On 16 April 2026, Canadian senator Paula Simons said that the Dominion Society is "now openly calling for campaigns of remigration" during a speech in the Canadian senate about the rise of public racism targeted at immigrants and refugees. This marked the first time that the Dominion Society had been mentioned within a government legislature.

===Membership figures===
In October 2025, the group was reported by The Canadian Anti-Hate Network to have 1,600 registered members. The Canadian Anti-Hate Network reported that supporters of both the Second Sons and the Dominion Society includes police officers, soldiers of the Canadian Armed Forces, and members of the RCMP. In a July 2026 interview, Tyrie claimed that the group had over 3,000 registered members across Canada. In August 2026, according to Canadian Anti-Hate Network director Evan Balgord, the Dominion Society likely has thousands of members, the majority of which are young white men.

==Goals==
The Dominion Society describes its mission as promoting Canadian nationalism and immigration reform intended to preserve Canada’s cultural continuity. It promotes the concept of remigration, including policy proposals such as a ten-year moratorium on immigration, revoking temporary visas, restricting birthright citizenship to children of citizens, and cutting social services for non-citizens. It proposes that “economically productive, culturally integrated” permanent residents would be naturalized while others would have their status revoked. It also calls for mass deportations under these rules, as well as incentives for voluntary repatriation.

The Canadian Anti-Hate Network has characterized the Dominion Society as a white nationalist organization, noting that it rejects civic nationalism and views the “nation” as a reflection of the ethnic and cultural characteristics of its Anglo- and Franco-Canadian “founding stock”, groups which CAHN notes are exclusively white. The Canadian Anti-Hate Network also reported the Dominion Society shares membership and discussion spaces with groups such as the Second Sons and is acting as the “political arm” of Canada's white nationalist movement. However, in an emailed statement to The Tyee, Tyrie disputed this characterization. Later on 20 May 2026, Jeremy MacKenzie the founder and leader of the Second Sons denied that he or his group have any connections to the Dominion Society of Canada.

==Activities==
On 17 October 2025, during a University of Toronto Mississauga campus event by Member of parliament Jamil Jivani as part of his Restore the North tour, several audience members identified themselves as members of the Dominion Society. When the audience members put the idea of Remigration to Jivani he said, "acknowledge it is complicated." Later, on 3 November 2025, Jivani posted a video on Twitter with a speaker who was wearing a Dominion Society pin.
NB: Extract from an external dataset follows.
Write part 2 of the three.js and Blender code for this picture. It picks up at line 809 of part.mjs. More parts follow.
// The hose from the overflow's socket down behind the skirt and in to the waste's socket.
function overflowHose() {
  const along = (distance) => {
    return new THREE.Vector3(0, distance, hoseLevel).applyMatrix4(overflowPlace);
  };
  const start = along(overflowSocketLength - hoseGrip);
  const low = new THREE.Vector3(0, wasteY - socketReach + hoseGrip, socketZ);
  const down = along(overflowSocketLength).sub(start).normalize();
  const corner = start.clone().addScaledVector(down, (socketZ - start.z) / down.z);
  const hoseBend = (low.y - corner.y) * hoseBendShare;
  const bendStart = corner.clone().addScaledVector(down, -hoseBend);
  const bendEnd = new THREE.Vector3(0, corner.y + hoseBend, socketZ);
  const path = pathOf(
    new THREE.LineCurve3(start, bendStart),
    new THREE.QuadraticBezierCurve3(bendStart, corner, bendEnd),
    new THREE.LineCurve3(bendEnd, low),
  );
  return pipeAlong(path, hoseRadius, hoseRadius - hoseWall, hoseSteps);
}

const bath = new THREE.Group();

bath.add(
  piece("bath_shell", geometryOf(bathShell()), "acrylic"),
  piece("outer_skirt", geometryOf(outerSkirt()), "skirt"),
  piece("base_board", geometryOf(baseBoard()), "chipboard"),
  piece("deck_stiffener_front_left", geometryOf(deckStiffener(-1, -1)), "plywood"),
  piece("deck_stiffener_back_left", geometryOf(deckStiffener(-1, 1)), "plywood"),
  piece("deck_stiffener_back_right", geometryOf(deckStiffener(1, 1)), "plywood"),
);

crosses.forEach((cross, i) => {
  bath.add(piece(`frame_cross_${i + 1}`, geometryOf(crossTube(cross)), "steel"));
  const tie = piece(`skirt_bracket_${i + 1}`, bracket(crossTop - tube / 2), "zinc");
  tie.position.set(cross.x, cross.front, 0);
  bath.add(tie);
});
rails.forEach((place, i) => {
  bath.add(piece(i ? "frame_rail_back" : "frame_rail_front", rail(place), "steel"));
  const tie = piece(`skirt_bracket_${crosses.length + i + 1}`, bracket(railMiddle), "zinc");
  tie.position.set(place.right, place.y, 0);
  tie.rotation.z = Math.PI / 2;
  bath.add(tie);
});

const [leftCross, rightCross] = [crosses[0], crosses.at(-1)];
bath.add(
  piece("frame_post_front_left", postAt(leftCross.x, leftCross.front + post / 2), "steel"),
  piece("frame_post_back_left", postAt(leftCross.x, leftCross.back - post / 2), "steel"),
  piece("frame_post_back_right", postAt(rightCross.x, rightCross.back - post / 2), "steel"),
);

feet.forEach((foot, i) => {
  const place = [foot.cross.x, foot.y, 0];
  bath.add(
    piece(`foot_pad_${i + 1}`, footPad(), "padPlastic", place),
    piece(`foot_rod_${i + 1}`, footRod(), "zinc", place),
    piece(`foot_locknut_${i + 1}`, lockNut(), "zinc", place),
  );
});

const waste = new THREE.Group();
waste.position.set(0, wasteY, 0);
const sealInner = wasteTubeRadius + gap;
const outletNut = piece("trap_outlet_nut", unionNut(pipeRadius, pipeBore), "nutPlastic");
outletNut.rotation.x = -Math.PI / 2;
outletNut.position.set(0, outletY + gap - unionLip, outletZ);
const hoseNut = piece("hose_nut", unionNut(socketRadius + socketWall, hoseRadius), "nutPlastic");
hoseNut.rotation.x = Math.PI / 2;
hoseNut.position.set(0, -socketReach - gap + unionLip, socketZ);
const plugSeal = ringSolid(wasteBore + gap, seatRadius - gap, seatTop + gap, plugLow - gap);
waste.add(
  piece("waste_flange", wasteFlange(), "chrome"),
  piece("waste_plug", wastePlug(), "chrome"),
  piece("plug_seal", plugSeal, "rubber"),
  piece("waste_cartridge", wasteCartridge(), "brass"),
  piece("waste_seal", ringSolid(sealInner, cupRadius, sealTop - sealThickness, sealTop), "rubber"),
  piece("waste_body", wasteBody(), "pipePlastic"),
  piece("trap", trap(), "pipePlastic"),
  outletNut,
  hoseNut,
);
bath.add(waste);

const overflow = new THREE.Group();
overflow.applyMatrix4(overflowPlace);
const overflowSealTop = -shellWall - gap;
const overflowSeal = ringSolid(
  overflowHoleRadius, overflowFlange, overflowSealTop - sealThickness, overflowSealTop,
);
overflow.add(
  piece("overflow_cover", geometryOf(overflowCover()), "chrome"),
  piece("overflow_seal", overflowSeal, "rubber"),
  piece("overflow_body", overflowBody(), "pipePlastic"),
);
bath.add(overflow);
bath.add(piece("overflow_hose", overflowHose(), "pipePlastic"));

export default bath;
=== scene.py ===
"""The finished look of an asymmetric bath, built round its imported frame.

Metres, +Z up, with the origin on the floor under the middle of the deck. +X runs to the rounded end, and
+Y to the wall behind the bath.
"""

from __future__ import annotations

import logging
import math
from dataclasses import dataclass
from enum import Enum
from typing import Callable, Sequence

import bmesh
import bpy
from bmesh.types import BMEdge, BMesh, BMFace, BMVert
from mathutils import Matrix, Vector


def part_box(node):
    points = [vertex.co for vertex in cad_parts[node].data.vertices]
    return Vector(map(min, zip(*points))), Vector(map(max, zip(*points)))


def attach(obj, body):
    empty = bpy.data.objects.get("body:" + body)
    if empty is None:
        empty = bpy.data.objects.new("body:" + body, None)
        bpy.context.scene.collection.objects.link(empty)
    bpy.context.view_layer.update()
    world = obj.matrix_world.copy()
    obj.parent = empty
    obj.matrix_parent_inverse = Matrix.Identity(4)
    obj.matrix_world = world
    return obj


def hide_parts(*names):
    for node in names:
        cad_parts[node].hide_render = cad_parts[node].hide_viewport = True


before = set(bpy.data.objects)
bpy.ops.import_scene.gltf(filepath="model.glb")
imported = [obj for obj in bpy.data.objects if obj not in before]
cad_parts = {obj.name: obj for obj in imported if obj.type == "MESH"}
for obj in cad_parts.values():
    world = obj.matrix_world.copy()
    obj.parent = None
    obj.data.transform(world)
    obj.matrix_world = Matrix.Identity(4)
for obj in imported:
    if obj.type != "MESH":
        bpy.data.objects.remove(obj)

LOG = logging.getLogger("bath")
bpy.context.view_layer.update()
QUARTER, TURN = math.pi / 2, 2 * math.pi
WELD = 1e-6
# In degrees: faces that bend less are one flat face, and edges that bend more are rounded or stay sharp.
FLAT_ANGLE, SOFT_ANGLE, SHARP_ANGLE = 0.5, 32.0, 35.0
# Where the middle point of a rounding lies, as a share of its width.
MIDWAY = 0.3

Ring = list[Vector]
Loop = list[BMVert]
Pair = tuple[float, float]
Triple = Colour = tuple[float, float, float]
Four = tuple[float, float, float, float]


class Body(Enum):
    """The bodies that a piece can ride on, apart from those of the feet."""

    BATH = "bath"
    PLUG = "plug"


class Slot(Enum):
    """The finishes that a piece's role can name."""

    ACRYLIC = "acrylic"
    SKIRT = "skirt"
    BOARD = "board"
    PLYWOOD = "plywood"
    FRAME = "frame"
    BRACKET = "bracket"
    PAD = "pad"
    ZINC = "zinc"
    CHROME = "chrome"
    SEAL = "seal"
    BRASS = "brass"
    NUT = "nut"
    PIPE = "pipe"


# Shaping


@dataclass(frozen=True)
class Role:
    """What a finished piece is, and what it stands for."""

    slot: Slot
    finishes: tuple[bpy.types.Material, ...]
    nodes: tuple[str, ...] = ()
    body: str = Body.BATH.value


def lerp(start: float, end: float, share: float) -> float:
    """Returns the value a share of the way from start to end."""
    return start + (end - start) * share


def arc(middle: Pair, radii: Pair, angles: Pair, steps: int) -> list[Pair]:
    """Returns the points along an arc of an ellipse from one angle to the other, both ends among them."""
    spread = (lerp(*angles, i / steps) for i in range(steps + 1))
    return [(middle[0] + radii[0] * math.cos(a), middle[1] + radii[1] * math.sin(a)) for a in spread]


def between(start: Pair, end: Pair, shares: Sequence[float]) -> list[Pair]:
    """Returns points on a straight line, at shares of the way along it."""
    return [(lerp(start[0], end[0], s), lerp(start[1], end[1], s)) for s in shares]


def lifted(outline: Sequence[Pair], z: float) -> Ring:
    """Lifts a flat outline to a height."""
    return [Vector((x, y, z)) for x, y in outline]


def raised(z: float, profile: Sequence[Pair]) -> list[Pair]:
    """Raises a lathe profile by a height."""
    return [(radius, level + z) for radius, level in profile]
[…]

On 17 November 2025, a group of between 10 and 15 people dressed in dark green hoodies gathered above the Ontario Highway 406 overpass in St. Catharines. Some members waved Canadian Red Ensigns and Dominion Society flags while others hung a banner which read, "REMIGRATION NOW."
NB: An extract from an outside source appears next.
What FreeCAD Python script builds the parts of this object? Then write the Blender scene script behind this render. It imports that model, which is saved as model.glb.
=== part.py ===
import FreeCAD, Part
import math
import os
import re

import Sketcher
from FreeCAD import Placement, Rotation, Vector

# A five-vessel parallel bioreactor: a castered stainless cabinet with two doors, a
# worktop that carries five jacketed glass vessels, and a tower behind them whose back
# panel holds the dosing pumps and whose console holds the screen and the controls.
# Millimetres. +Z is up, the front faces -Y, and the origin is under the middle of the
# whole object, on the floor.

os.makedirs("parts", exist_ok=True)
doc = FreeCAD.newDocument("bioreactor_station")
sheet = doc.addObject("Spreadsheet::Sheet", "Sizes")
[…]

On 14 December 2025, members of the Dominion Society (including board members Greg Wycliffe and Ken Jones) gathered on the Deerfoot Highway overpass in Calgary. Some members waved the Canadian Red Ensign and held a dominion society banner over the bridge that read "REMIGRATION NOW". The protest was described as the Dominion Society's first showing in Alberta.

On 16 February 2026, Daniel Tyrie was invited to a video podcast interview by Juno News founder Candice Malcolm. During the interview, Tyrie argued that "ethnocultural identity needs to be put at the heart of our immigration policy." At the end of the interview, Malcolm asked Tyrie if he considered himself to be a white nationalist to which Tyrie replied that he considers himself to be a Canadian nationalist. The interview was criticized by former Alberta premier and former immigration minister Jason Kenney. Kenney described Tyrie as a "racist" and described remigration as "Bananas". The interview was also condemned by New Democratic Party MLA Jagrup Brar.
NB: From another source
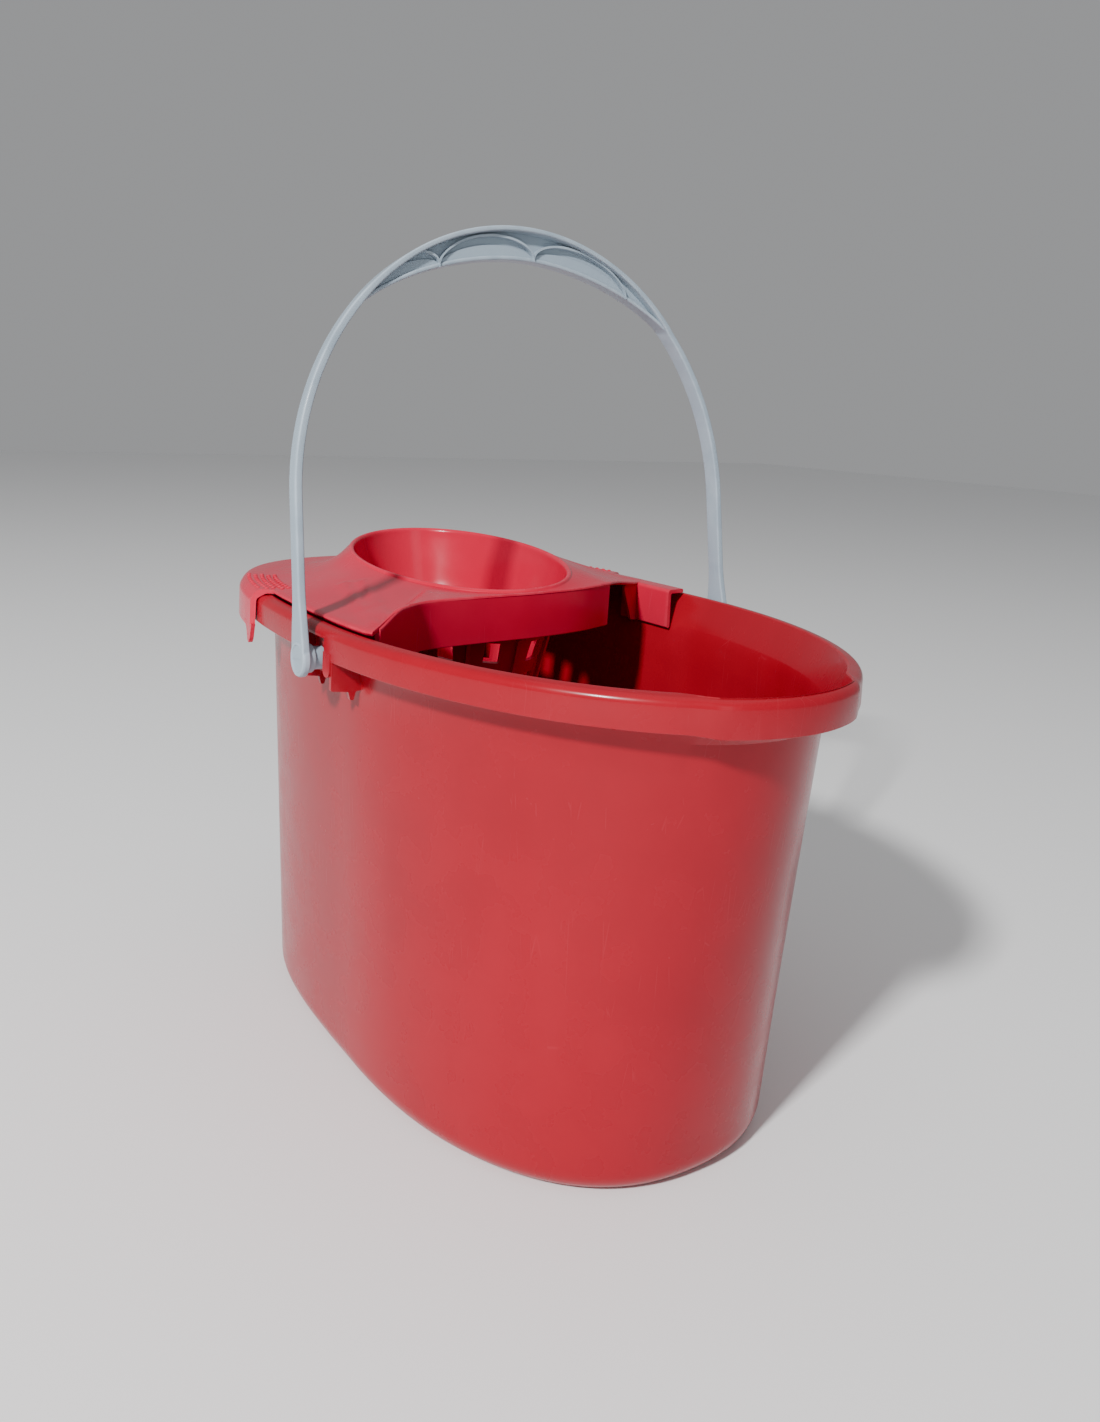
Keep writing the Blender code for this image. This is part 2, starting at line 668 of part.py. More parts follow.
def basket_windows():
    """Boxes that cut rows of windows through the basket's wall and slots through its floor."""
    points = []
    faces = []
    box_faces = [(0, 3, 2, 1), (4, 5, 6, 7), (0, 1, 5, 4), (1, 2, 6, 5), (2, 3, 7, 6), (3, 0, 4, 7)]

    def add_box(middle, along, across, half_along, half_across, low, high):
        first = len(points)
        for height in (low, high):
            for u, v in ((-1, -1), (1, -1), (1, 1), (-1, 1)):
                corner = middle + along * (u * half_along) + across * (v * half_across)
                points.append(Vector((corner.x, corner.y, height)))
        faces.extend(tuple(first + index for index in face) for face in box_faces)

    for index in range(16):
        angle = math.tau * (index + 0.5) / 16
        along = Vector((math.cos(angle), math.sin(angle), 0))
        across = Vector((-along.y, along.x, 0))
        for depth, half_x, half_y in ((28, 70, 46), (48, 65, 43), (68, 61, 40)):
            reach = ellipse_reach(angle, half_x * MM, half_y * MM)
            middle = Vector((MOUTH_X, 0, 0)) + along * reach
            top = RIM_HEIGHT - (depth - 6.5) * MM
            add_box(middle, along, across, 9 * MM, 4.2 * MM, top - 13 * MM, top)
    for x, half in ((-30, 14), (-15, 20), (0, 22), (15, 20), (30, 14)):
        middle = Vector((MOUTH_X + x * MM, 0, 0))
        add_box(middle, Vector((1, 0, 0)), Vector((0, 1, 0)), 3 * MM, half * MM,
                RIM_HEIGHT - BASKET_DEPTH - 2 * MM, RIM_HEIGHT - BASKET_DEPTH + 6 * MM)
    return make_object("basket_windows", points, faces)


def make_wringer(material):
    wringer = wringer_shell()
    for piece in (apron_panel(), hood(), hood_tooth(-1), hood_tooth(1), far_clip(), clip_gusset()):
        combine(wringer, piece, "UNION")
    combine(wringer, basket_windows(), "DIFFERENCE")
    finish(wringer, material)
    return wringer


def main():
    clear_scene()
    make_bucket(plastic("bucket red", (0.60, 0.035, 0.05), 0.30))
    make_wringer(plastic("wringer red", (0.72, 0.03, 0.07), 0.26))
    make_handle(plastic("handle grey", (0.36, 0.42, 0.47), 0.38))


main()
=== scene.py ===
# %% [markdown]
# # An oval mop bucket, cell by cell
#
# The object is made of three plastic mouldings: a red oval bucket, a pinker red wringer that hooks over
# its rear rim, and a grey bail handle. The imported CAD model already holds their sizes, places and
# motion. This lesson rebuilds each moulding as a fine mesh in the same place, gives it a plastic with
# real detail, and lights it. We start by loading that fixed frame.

# %% Load the frame
import json
import math

import bmesh
import bpy
import numpy as np
from mathutils import Matrix, Vector


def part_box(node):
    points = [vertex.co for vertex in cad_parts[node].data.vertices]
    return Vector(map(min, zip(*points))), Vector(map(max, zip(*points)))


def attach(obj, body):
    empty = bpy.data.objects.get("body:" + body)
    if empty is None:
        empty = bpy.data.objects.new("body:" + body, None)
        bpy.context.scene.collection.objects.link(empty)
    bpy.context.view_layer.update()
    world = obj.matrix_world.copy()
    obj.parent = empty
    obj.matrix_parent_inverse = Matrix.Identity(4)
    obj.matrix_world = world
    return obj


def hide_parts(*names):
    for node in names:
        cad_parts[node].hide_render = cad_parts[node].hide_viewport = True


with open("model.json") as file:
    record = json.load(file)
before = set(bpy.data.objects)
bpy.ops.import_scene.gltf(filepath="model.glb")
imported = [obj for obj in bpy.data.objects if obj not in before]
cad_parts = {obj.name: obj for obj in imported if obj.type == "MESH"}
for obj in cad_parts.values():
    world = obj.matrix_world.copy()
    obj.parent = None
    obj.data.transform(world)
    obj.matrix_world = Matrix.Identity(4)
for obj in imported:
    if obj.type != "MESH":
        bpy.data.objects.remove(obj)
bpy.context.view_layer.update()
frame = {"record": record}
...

On 18 May 2026 (which was Victoria Day), members of the Dominion Society rallied both Victoria Park and Gore Park in Hamilton, Ontario. The protesters called for a statue of Canada’s first prime minister, Sir John A. Macdonald, to be erected at the site where a monument to him was previously removed in 2021. The protesters also chanted that they would "take our country back." In the aftermath of the rally on 23 May 2026, local anti-racism advocates in Hamilton said that more needed to be done by the city to "combat rising hate," citing the Dominion Society rally on Victoria Day and the rally by Nationalist-13 in late December 2025 which were both held in Gore Park and both called out anti-immigration slogans.

On 29 August 2026, the Dominion Society held its first DomCon conference. Remigration activist Martin Sellner, who had been advertised as an international speaker, was unable to attend after he was not authorized to travel to Canada. The event was originally planned for Hamilton, but was relocated after Hamilton Police publicly encouraged venues to consider the impact of hosting the conference. The Justice Centre for Constitutional Freedoms subsequently sent a warning letter to Hamilton Police, arguing that its actions infringed protections for freedom of expression and peaceful assembly. The conference was ultimately held in Burlington, Ontario.